Virginia L. Montgomery, Luna Moth Reflections, 2024, Public art video commission, Design | Austin, Austin, TX.

Virginia L. Montgomery

Texas, USA
Interdisciplinary
Artist in Residence, 2026
Project Space, 2026
www.helloVLM.com

Artist Statement

I’m Virginia L. Montgomery, a multimedia artist working across video, sound, and sculpture, and living between Austin and Houston, Texas. I hold an MFA from Yale University and a BFA from The University of Texas at Austin. My work explores surrealism, science, and mysticism, offering audiences moments of metamorphosis and cosmic wonder via my own neurodivergent lens. Growing up in Houston, I was immersed in both science and art. From my uncle’s work at NASA to my grandfather’s career as a scientist, I developed a deep fascination with the cosmos and biology. Early visits to Houston’s Menil Collection, particularly its surrealist holdings, shaped my most formative encounters with art. Surrealism became my foundational framework, revealing art as a hybrid space where inner and outer worlds converge. As a neurodivergent artist with autism and synesthesia, I create sensory-rich artworks that cultivate calm and spark unexpected thematic connections. My practice often includes partnerships with scientists and collaborations with nature herself, such as hand-raising and documenting native North American butterflies and moths as living symbols of transformation. Through delicate soundscapes, tactile sculptures, and dreamlike videos, I invite audiences into immersive, synesthetic worlds that center transformation and care. I aim to reframe the autistic experience as a distinct and valuable way of perceiving the world—one attuned to subtle, often unseen details—while revealing the profound and uncanny connections that unite us all.

While At Headlands

During my time at Headlands, I plan to create a new body of site-specific multimedia work exploring the theme of cosmic awe. Continuing my astrophotography practice, I will capture circular, time-lapse star trail images of the rotating night sky over nearby Rodeo Beach. Through long exposures, I will trace the earth’s slow rotation, revealing luminous arcs of starlight as they move across the park’s horizon. In contrast, my daytime video practice will turn toward the intimate and terrestrial: macro studies of native insect species (like the Marin Headlands’ endangered Mission Blue Butterfly) and other parkland ecological entities.
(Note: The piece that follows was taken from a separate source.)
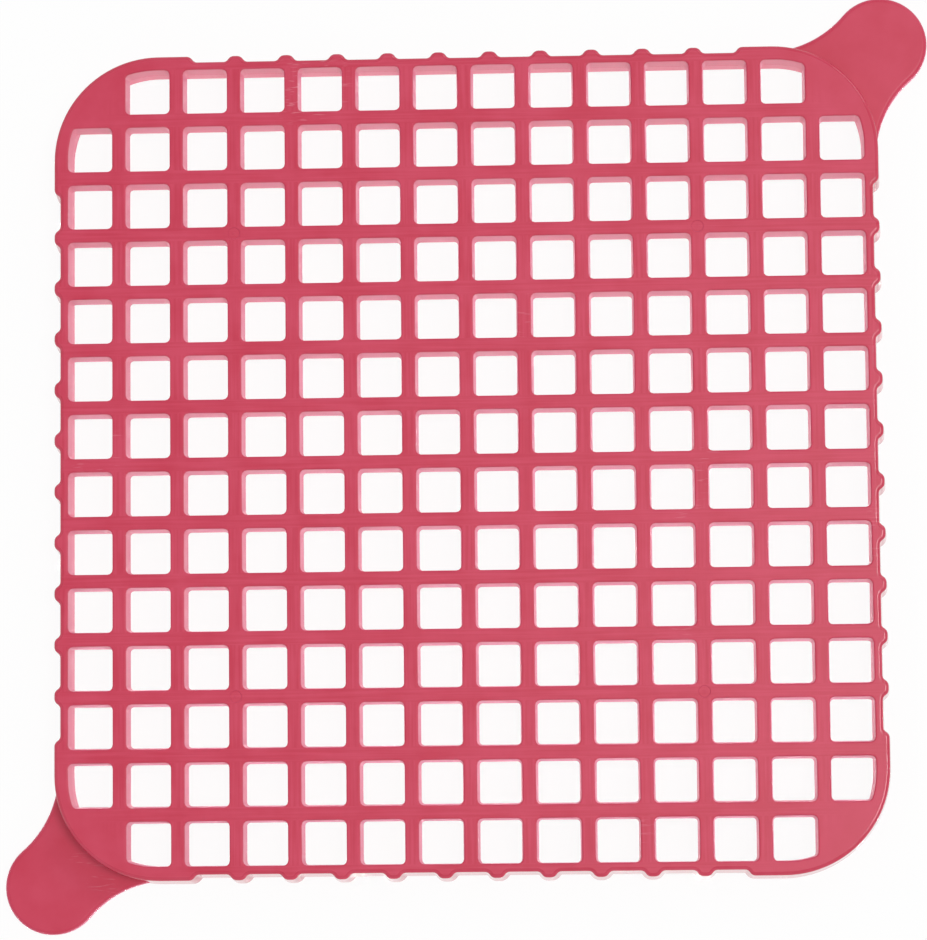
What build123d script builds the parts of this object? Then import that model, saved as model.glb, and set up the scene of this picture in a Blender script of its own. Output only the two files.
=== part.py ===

By pairing (and contrasting) immense celestial expanses with delicate, close-range encounters from the natural world, I seek to explore the mystical idea of “as above, so below.” As a research-driven multimedia artist, maintaining a studio at Headlands affords me the agency to move fluidly between fieldwork and reflection, as I capture images, layer sound, and mystically translate the profound interconnectedness of the macro and the micro.